§ Aim of the task:
All of the data below should be written out exactly.

§ Data segment:
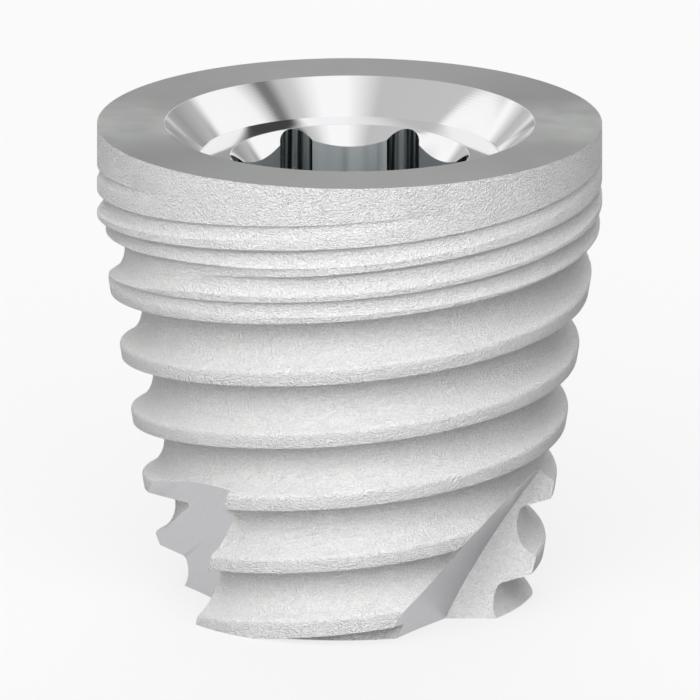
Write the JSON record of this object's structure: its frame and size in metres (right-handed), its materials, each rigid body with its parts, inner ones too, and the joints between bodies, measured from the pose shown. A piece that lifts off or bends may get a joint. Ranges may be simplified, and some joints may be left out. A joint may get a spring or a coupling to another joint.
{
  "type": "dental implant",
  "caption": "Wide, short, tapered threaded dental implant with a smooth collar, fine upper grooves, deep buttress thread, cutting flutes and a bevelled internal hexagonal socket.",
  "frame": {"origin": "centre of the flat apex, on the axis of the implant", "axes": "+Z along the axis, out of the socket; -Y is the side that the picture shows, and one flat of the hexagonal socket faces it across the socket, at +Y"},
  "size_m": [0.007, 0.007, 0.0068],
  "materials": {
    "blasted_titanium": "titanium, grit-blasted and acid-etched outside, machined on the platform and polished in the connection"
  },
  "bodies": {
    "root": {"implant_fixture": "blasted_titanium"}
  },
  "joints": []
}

§ The output:
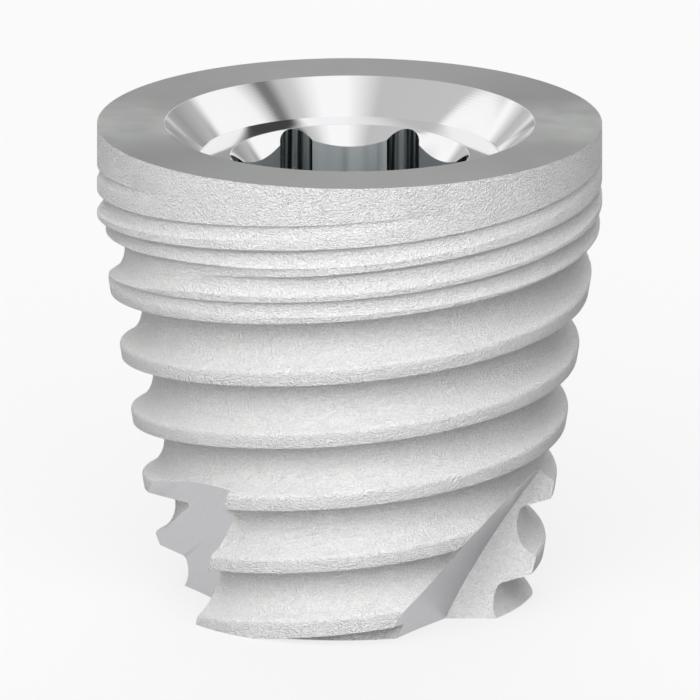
Write the JSON record of this object's structure: its frame and size in metres (right-handed), its materials, each rigid body with its parts, inner ones too, and the joints between bodies, measured from the pose shown. A piece that lifts off or bends may get a joint. Ranges may be simplified, and some joints may be left out. A joint may get a spring or a coupling to another joint.
{
  "type": "dental implant",
  "caption": "Wide, short, tapered threaded dental implant with a smooth collar, fine upper grooves, deep buttress thread, cutting flutes and a bevelled internal hexagonal socket.",
  "frame": {"origin": "centre of the flat apex, on the axis of the implant", "axes": "+Z along the axis, out of the socket; -Y is the side that the picture shows, and one flat of the hexagonal socket faces it across the socket, at +Y"},
  "size_m": [0.007, 0.007, 0.0068],
  "materials": {
    "blasted_titanium": "titanium, grit-blasted and acid-etched outside, machined on the platform and polished in the connection"
  },
  "bodies": {
    "root": {"implant_fixture": "blasted_titanium"}
  },
  "joints": []
}